Sunday, January 02, 2005

The Story of SCABS

Happy New Year everyone! In celebration of the New Year I want to tell everyone a little story: the story of SCABS.

SCABS (Students Coordinated Against Bad Stuff) is/was an organization I helped create in the second semester of my senior year. We aimed at poking fun Beloit’s obsession with PCness, which often took an extreme level (which is why most of our members keep their membership a secret, and why I’m telling you this now that I’m done with college). Indeed, the story began with such a bought with political correctness.

Early in the spring semester of 2004, the Alliance (including gay, bisexual, transgender, lesbian and I think one other one) stormed the campus with fliers complaining about the state of the bathrooms on the academic side. (Beloit campus is divided into two sides: residential, where the students live and study at the last minute, and academic, where the students take classes and realize they shouldn’t have procrastinated.) The bathrooms on campus were divided in the conventional way: male and female, complete with the little pictures. While each floor on residential side determines if their bathrooms are to be coed or separated, the academic side is permanently in that separate state (because the whole campus regularly uses the bathrooms).

The issue was, according to the flier, some people don’t define themselves as “male” or “female” and forcing them to label themselves that way damages them. They put off going to the bathroom because they don’t identify with a gender. They face—I believe I’m quoting this right—“horrifying violence” if they try to use one bathroom over the other. The transgendered, the flier says, are suffering because we lack “gender neutral” bathrooms and it’s our duty as students of a progressive liberal arts college to “break the bathroom binary.”

Naturally, there were two questions that floated around campus. One was, “has anyone ever heard of violence against transgender people on this campus?” No one ever had but the flier suggested that it had happened elsewhere and it could happen here. The other question was, “do we even have transgender students on campus.” No one knew of any but the tone of the flier (and later articles in the student newspaper) suggested we might someday.

Now gender neutral bathrooms—single bathrooms that allow male or females—are actually a good idea, with or without transgenders. At the very least, it betters the market of available bathrooms for everyone else. During a ten-minute break for class, I would sometimes find myself waiting in the men’s bathroom while a women’s bathroom stood empty next door.

The head of residential life later said if they approached him and requested the change, he would have altered some of the bathrooms (the single ones) as all it would require is changing some signs. But the Alliance persisted, as if there was a flurry of people on campus conspiring against them, and they papered the campus later that week. They wanted all bathrooms changed. Their dogmatic persistence and vehement attitude drove me to sarcastically counter with my own flier I made that weekend.

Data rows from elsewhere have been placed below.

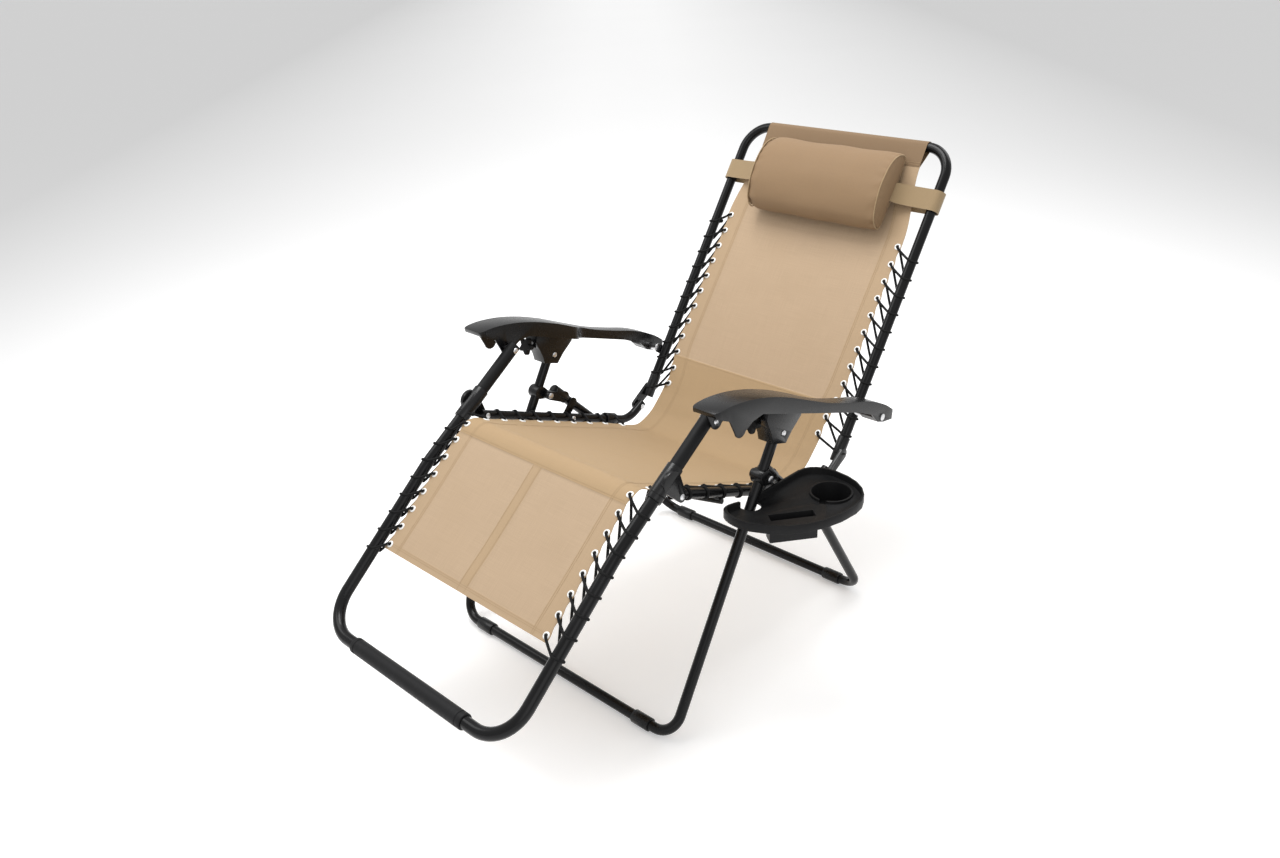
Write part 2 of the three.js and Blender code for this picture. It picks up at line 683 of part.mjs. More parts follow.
/** The five-lobed clamping knob in front of the slider housing, with its stud. */
function starKnob(side) {
  const u0 = SLIDER.clone().sub(ARM_FRONT).dot(ARM_DIRECTION);
  const n0 = SLIDER.clone().sub(ARM_FRONT).dot(ARM_NORMAL);
  const stem = armPoint(u0 - 60, n0 + 17);
  const star = new THREE.Shape();
  const lobes = 5;
  const steps = lobes * 6;
  for (let k = 0; k < steps; k += 1) {
    const angle = (2 * Math.PI * k) / steps;
    const reach = 16.3 + 3.6 * Math.cos(lobes * angle);
    const point = [reach * Math.cos(angle), reach * Math.sin(angle)];
    if (k === 0) star.moveTo(...point);
    else star.lineTo(...point);
  }
  star.closePath();
  const head = new THREE.ExtrudeGeometry(star, {
    depth: 9,
    bevelEnabled: true,
    bevelThickness: 1.5,
    bevelSize: 1.5,
    bevelOffset: -1.5,
    bevelSegments: 1,
    curveSegments: 1,
  });
  const axis = at3(0, ARM_DIRECTION);
  const across = new THREE.Vector3(1, 0, 0);
  head.applyMatrix4(new THREE.Matrix4().makeBasis(across, axis.clone().cross(across), axis));
  const seat = along(stem, ARM_DIRECTION, -22);
  head.translate(side * KNOB_X, seat.x, seat.y);
  return join(head, knobShaft(stem, side, 4, -14, 14));
}

function addArms() {
  for (const side of SIDES) {
    const name = SIDE_NAME[side];
    piece(`armrest_${name}`, armrest(side), PLASTIC);
    piece(`slider_${name}`, slider(side), PLASTIC);
    piece(`slider_pin_${name}`, rivet(SLIDER, side * (FRONT_X - 18 - GAP), side * (FRONT_X + 18 + GAP), 6.5), RIVET);
    piece(`star_knob_${name}`, starKnob(side), PLASTIC);
  }
}

// ---------------------------------------------------------------- sling, lacing and pillow

/** A stretch of sling across the chair, along a side-view line through points. */
function panel(points, bends = 1) {
  const line = new THREE.SplineCurve(points);
  const steps = bends * (points.length - 1);
  const upper = [];
  const lower = [];
  for (let k = 0; k <= steps; k += 1) {
    const tangent = line.getTangent(k / steps);
    const normal = new THREE.Vector2(-tangent.y, tangent.x);
    upper.push(line.getPoint(k / steps).addScaledVector(normal, SLING_THICK / 2));
    lower.unshift(line.getPoint(k / steps).addScaledVector(normal, -SLING_THICK / 2));
  }
  return slab([...upper, ...lower], -SLING_HALF, SLING_HALF);
}

/** Elastic cord laced to and fro between the sling's edge and the tube beside it. */
function lacing(side, start, end, loops, outer) {
  const direction = end.clone().sub(start).normalize();
  const length = start.distanceTo(end);
  const inner = SLING_HALF + LACE_RADIUS + 1;
  const corners = [];
  for (let k = 0; k <= 2 * loops; k += 1) {
    const place = along(start, direction, (length * k) / (2 * loops));
    corners.push(at3(side * (k % 2 === 0 ? inner : outer - LACE_RADIUS - 1), place));
  }
  return tube(corners, corners.slice(2).map(() => 3), LACE_RADIUS, 4, 1);
}

/** The half-round head pillow: a flat back and a rounded front, as (along the back, out of it). */
function pillow() {
  const low = along(BACK_FOOT, BACK_SLOPE, PILLOW_AT, PILLOW_STAND_OFF);
  const outward = new THREE.Vector2(-BACK_SLOPE.y, BACK_SLOPE.x);
  const shape = new THREE.Shape();
  const place = (s, t) => low.clone().addScaledVector(BACK_SLOPE, s).addScaledVector(outward, t);
  const points = [[-24, 0], [-29, 16], [-20, 38], [8, 60], [52, 70], [100, 64], [134, 42], [148, 14], [148, 0]];
  const first = place(...points[0]);
  shape.moveTo(first.x, first.y);
  shape.splineThru(points.slice(1).map(([s, t]) => place(s, t)));
  shape.closePath();
  return slab(shape, -PILLOW_HALF, PILLOW_HALF, 3);
}

/** The pillow's elastic strap: from one pillow end round both back tubes and behind the sling. */
function pillowStrap() {
  const near = BACK_SLING_UP + SLING_THICK / 2 + 0.5;
  const far = near + STRAP_THICK;
  const loop = (half, reach) => {
    const shape = new THREE.Shape();
    shape.moveTo(-reach, half);
    shape.absarc(-BACK_X, 0, half, Math.PI / 2, 1.5 * Math.PI, false);
    shape.absarc(BACK_X, 0, half, -Math.PI / 2, Math.PI / 2, false);
    shape.lineTo(reach, half);
    return shape;
  };
  const outer = loop(far, PILLOW_HALF + GAP);
  outer.lineTo(PILLOW_HALF + GAP, near);
  outer.lineTo(-PILLOW_HALF - GAP, near);
  outer.closePath();
  const inner = loop(near, PILLOW_HALF + GAP);
  inner.closePath();
  const mouth = new THREE.Shape([
    new THREE.Vector2(-PILLOW_HALF - GAP, 0),
    new THREE.Vector2(PILLOW_HALF + GAP, 0),
    new THREE.Vector2(PILLOW_HALF + GAP, 60),
    new THREE.Vector2(-PILLOW_HALF - GAP, 60),
  ]);
  const band = cut(
    planSlab(outer, 0, STRAP_WIDTH),
    planSlab(inner, -1, STRAP_WIDTH + 1),
    planSlab(mouth, -1, STRAP_WIDTH + 1),
  );
  const start = along(BACK_FOOT, BACK_SLOPE, STRAP_AT);
  const axis = at3(0, BACK_SLOPE);
  const across = new THREE.Vector3(-1, 0, 0);
  band.applyMatrix4(new THREE.Matrix4().makeBasis(across, axis.clone().cross(across), axis));
  return band.translate(0, start.x, start.y);
}

function addSoftParts() {
  const legStart = along(LEG_TOE, LEG_LOWER, 172, LEG_SLING_UP);
  const legEnd = along(LEG_TOE, LEG_LOWER, 472, LEG_SLING_UP);
  piece('sling_leg', panel([legStart, legEnd]), FABRIC);
  const rail = RAIL_LOW.clone().sub(KNEE).normalize();
  const seatLine = [
    along(LEG_TOE, LEG_LOWER, 479, LEG_SLING_UP),
    along(LEG_TOE, LEG_LOWER, 505, LEG_SLING_UP - 2),
    along(KNEE, rail, -22, 2),
    along(KNEE, rail, 30, -8),
    along(KNEE, rail, 200, -14),
    along(KNEE, rail, 370, -6),
    along(BACK_FOOT, BACK_SLOPE, -22, 36),
    along(BACK_FOOT, BACK_SLOPE, 30, BACK_SLING_UP + 1),
  ];
  piece('sling_seat', panel(seatLine, 2), FABRIC);
  const seatStart = along(KNEE, rail, 34);
  const seatEnd = along(KNEE, rail, 385);
  const backStart = along(BACK_FOOT, BACK_SLOPE, 37, BACK_SLING_UP);
  const backEnd = along(BACK_TOP, BACK_SLOPE, -BACK_TUBE - 11, BACK_SLING_UP);
  piece('sling_back', panel([backStart, backEnd]), FABRIC);
  const hem = BACK_X - BACK_CORNER - 2;
  piece('sling_top_sleeve', crossSleeve(BACK_TOP, BACK_TUBE + 0.5, BACK_TUBE + 3, -hem, hem, 0.5), FABRIC);
  for (const side of SIDES) {
    const name = SIDE_NAME[side];
    const legLace = lacing(side, along(legStart, LEG_LOWER, 12, -LEG_SLING_UP), along(legEnd, LEG_LOWER, -40, -LEG_SLING_UP), 8, LEG_X - LEG_TUBE);
    piece(`leg_lacing_${name}`, legLace, CORD);
    piece(`seat_lacing_${name}`, lacing(side, seatStart, seatEnd, 9, RAIL_X - RAIL_TUBE - 5), CORD);
    const laceStart = along(backStart, BACK_SLOPE, 20, -BACK_SLING_UP);
    const laceEnd = along(laceStart, BACK_SLOPE, 446);
    piece(`back_lacing_${name}`, lacing(side, laceStart, laceEnd, 12, BACK_X - BACK_TUBE), CORD);
  }
  piece('head_pillow', pillow(), FABRIC);
  piece('pillow_strap', pillowStrap(), FABRIC);
}

// ---------------------------------------------------------------- tray

const TRAY_TOP = 434;
const TRAY_RIM = 18;
const CUP_DEPTH = 32; // the cup well, below the tray's underside
const TRAY_FLOOR = 5;

/** The tray's half-moon outline, as (x, y), drawn in by an inset. */
function trayOutline(inset = 0) {
  const shape = new THREE.Shape();
  shape.moveTo(313 + inset, 240);
  shape.lineTo(316 + inset, 392);
  shape.bezierCurveTo(318 + inset, 428 - inset, 350, 439 - inset, 376, 439 - inset);
  shape.bezierCurveTo(440, 439 - inset, 484 - inset, 400, 484 - inset, 348);
  shape.bezierCurveTo(484 - inset, 262, 440, 196 + inset, 372, 172 + inset);
  shape.bezierCurveTo(345, 164 + inset, 318, 168 + inset, 302 + inset, 180 + inset);
  shape.bezierCurveTo(293 + inset, 190, 294 + inset, 206, 313 + inset, 240);
  shape.closePath();
  return shape;
}

function rectangle(x0, y0, x1, y1, turn, pivotX, pivotY) {
  const shape = new THREE.Shape();
  const corners = [[x0, y0], [x1, y0], [x1, y1], [x0, y1]];
  corners.forEach(([x, y], index) => {
    const px = pivotX + (x - pivotX) * Math.cos(turn) - (y - pivotY) * Math.sin(turn);
    const py = pivotY + (x - pivotX) * Math.sin(turn) + (y - pivotY) * Math.cos(turn);
    if (index === 0) shape.moveTo(px, py);
    else shape.lineTo(px, py);
  });
  shape.closePath();
  return shape;
}

function disc(x, y, radius) {
  const shape = new THREE.Shape();
  shape.absarc(x, y, radius, 0, 2 * Math.PI, false);
  return shape;
}

function tray() {
  const bottom = TRAY_TOP - TRAY_RIM;
  const body = planSlab(trayOutline(), bottom, TRAY_TOP);
  const well = planSlab(trayOutline(5), bottom + TRAY_FLOOR, TRAY_TOP + 5);
  const turn = 0.92;
  const slotX = 400;
  const slotY = 262;
  const pocket = planSlab(rectangle(slotX - 46, slotY - 14, slotX + 46, slotY + 14, turn, slotX, slotY), bottom - 42, bottom + 1);
  const wallTop = bottom + TRAY_FLOOR + 5;
  const cupWall = join(
    planSlab(disc(408, 376, 42), bottom - CUP_DEPTH - 3, wallTop, 20),
    planSlab(rectangle(398, 326, 420, 352, 0.5, 408, 350), bottom - CUP_DEPTH - 3, bottom + 1),
  );
  const solid = join(cut(body, well), pocket, cupWall);
  const mouth = planSlab(rectangle(slotX - 43, slotY - 11, slotX + 43, slotY + 11, turn, slotX, slotY), bottom - 39, TRAY_TOP + 5);
  const cup = planSlab(disc(408, 376, 38), bottom - CUP_DEPTH, TRAY_TOP + 5, 20);
  const handle = planSlab(rectangle(402, 330, 416, 350, 0.5, 408, 350), bottom - CUP_DEPTH, TRAY_TOP + 5);
  const tubeAt = (z) => along(FRONT_BAR, FRONT_UP, (z - FRONT_BAR.y) / FRONT_UP.y).x;
  const clearance = BASE_TUBE + 1;
  const notch = new THREE.Shape();
  const front = tubeAt(bottom) - clearance / FRONT_UP.y;
  const rear = tubeAt(TRAY_TOP) + clearance / FRONT_UP.y;
  notch.moveTo(FRONT_X, front);
  notch.absarc(FRONT_X, (front + rear) / 2, (rear - front) / 2, -Math.PI / 2, Math.PI / 2, false);
  notch.lineTo(FRONT_X - 60, rear);
  notch.lineTo(FRONT_X - 60, front);
  notch.closePath();
  return cut(solid, mouth, cup, handle, planSlab(notch, bottom - 30, TRAY_TOP + 5));
}

// ---------------------------------------------------------------- assembly

addBases();
addSeat();
addLeg();
addBack();
addArms();
addSoftParts();
piece('side_tray', tray(), PLASTIC);

const box = new THREE.Box3().setFromObject(chair);
const centre = box.getCenter(new THREE.Vector3());
chair.position.set(-centre.x, -centre.y, -box.min.z);

const group = new THREE.Group();
group.add(chair);

export default group;
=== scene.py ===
"""The finished look of a zero gravity recliner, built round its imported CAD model."""

import json
import logging
import math
from dataclasses import dataclass, field
from enum import Enum
from typing import Any, Sequence

import bmesh
import bpy
from mathutils import Matrix, Vector, noise


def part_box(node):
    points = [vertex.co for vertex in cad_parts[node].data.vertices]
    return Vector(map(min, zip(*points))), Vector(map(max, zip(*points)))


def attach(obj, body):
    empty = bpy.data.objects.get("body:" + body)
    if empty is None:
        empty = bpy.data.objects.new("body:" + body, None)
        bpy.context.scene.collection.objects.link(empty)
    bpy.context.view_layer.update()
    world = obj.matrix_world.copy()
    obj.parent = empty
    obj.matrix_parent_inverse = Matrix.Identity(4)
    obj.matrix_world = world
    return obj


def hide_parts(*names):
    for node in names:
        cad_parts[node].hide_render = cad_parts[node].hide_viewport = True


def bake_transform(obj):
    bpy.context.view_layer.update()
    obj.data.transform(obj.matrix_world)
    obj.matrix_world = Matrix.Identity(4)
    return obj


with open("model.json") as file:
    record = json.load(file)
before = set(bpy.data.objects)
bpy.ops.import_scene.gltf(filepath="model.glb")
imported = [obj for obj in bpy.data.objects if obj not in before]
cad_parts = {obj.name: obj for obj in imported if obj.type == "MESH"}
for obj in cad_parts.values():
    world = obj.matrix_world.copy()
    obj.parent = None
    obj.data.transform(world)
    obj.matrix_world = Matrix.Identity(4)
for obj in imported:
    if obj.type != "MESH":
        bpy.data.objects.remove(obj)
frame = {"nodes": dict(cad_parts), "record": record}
LOG = logging.getLogger("recliner")
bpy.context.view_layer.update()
SIDES = {"left": 1.0, "right": -1.0}

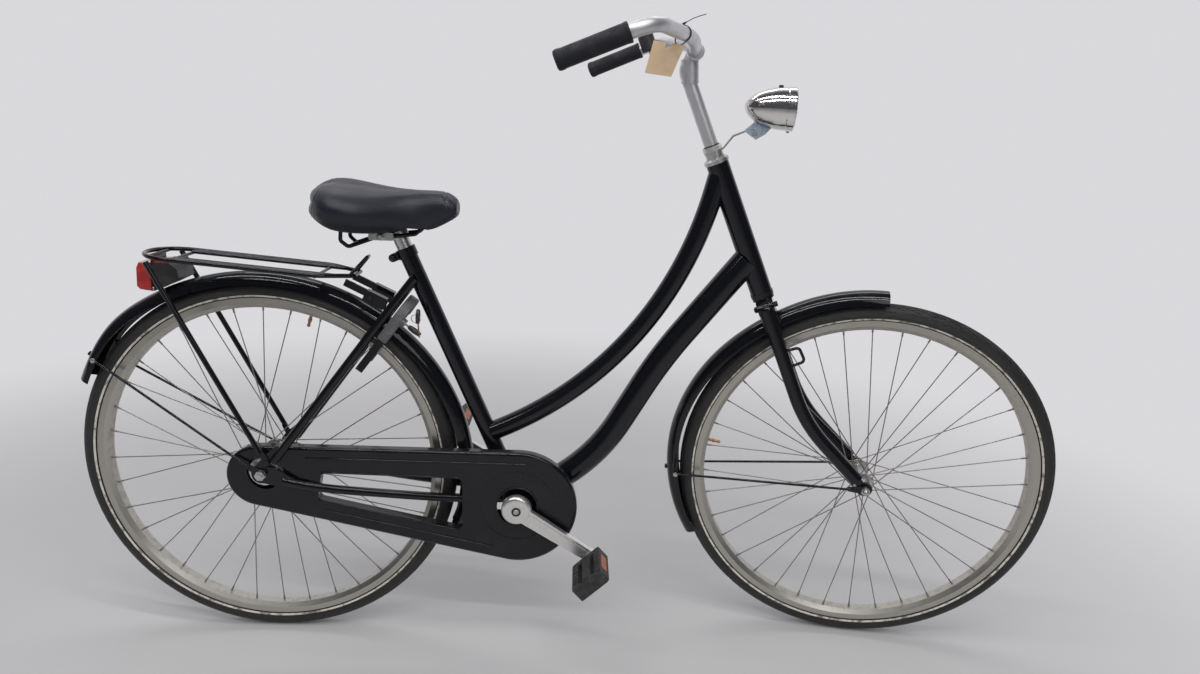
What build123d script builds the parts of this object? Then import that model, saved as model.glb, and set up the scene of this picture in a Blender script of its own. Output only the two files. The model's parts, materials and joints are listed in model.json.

Students Against Sad Stuff (SASS) put out brochures organized in the same way as Alliance’s initial attempts this time rallying around the slogan, “Sanitize the Seat Situation.” We create a breeding ground for germs because men and women use the toilet seat differently. (Men often keep it up, much to women’s disapproval.) For most people, this isn’t a problem but for the “germ-adverse,” they face horrifying violence because of how they view sanitation. Thus we should remove toilet seats in some stalls and glue them down in others to counter the problem.

After its introduction, I told some friends about SASS and we ran with it to create SCABS. A few weeks later, an independent organization (random propaganda) poked fun at the Alliance with a flier of their own, saying their proposal would promote rape. After they found the campus didn’t think this was funny, random propaganda claimed they were trying to bring up a legitimate concern. Few bought it.

SCABS took this as an opportunity to poke some more fun at the campus. We introduced our first (and my favorite) flier: PC Isn’t PC. For your viewing pleasure, I provide a copy below.

"PC" Isn't PC

There has been recent concern on campus of the use of what’s politically correct, particularly in reference to gender neutral bathrooms and rape.

But people miss the big picture: the term “politically correct” itself isn’t politically correct. By stating something is “correct” suggests one idea is better, smarter or superior to others and that makes people feel bad.

Here are some PC facts.
-People are genuinely concerned about their mental and physical health because of PC labeling.
-Legions are faced with the threat of horrifying violence every time they challenge the established oppression of PC norms.
-Millions are beaten every day.
-Zero action has taken place to stop PCness from hurting people, obviously the work of Republican insurgents.
-People who use the term “PC” and disagree with us are evil, eat babies and vote for George W. Bush.
-This issue causes people to feel less good about themselves.

In keeping with our tradition that nothing bad should ever happen to anyone ever, Students Coordinated Against Bad Stuff (SCABS) offers the phrase “Ideologically Neutral” to combat the horrifying mental and physical violence PC terminology encourages.

Obviously, what we call something is more important than other issues in the world. This is what we should spend our time discussing.

btyb Students Coordinated Against Bad Stuff (SCABS), formerly known as Students Against Sad Stuff (SASS)



I can't exactly remember what happened to the issue after that, but I know that as of last semester I didn't see one gender-neutral bathroom on academic side. One can only hope that SCABS chapters will appear in college campuses all over the country.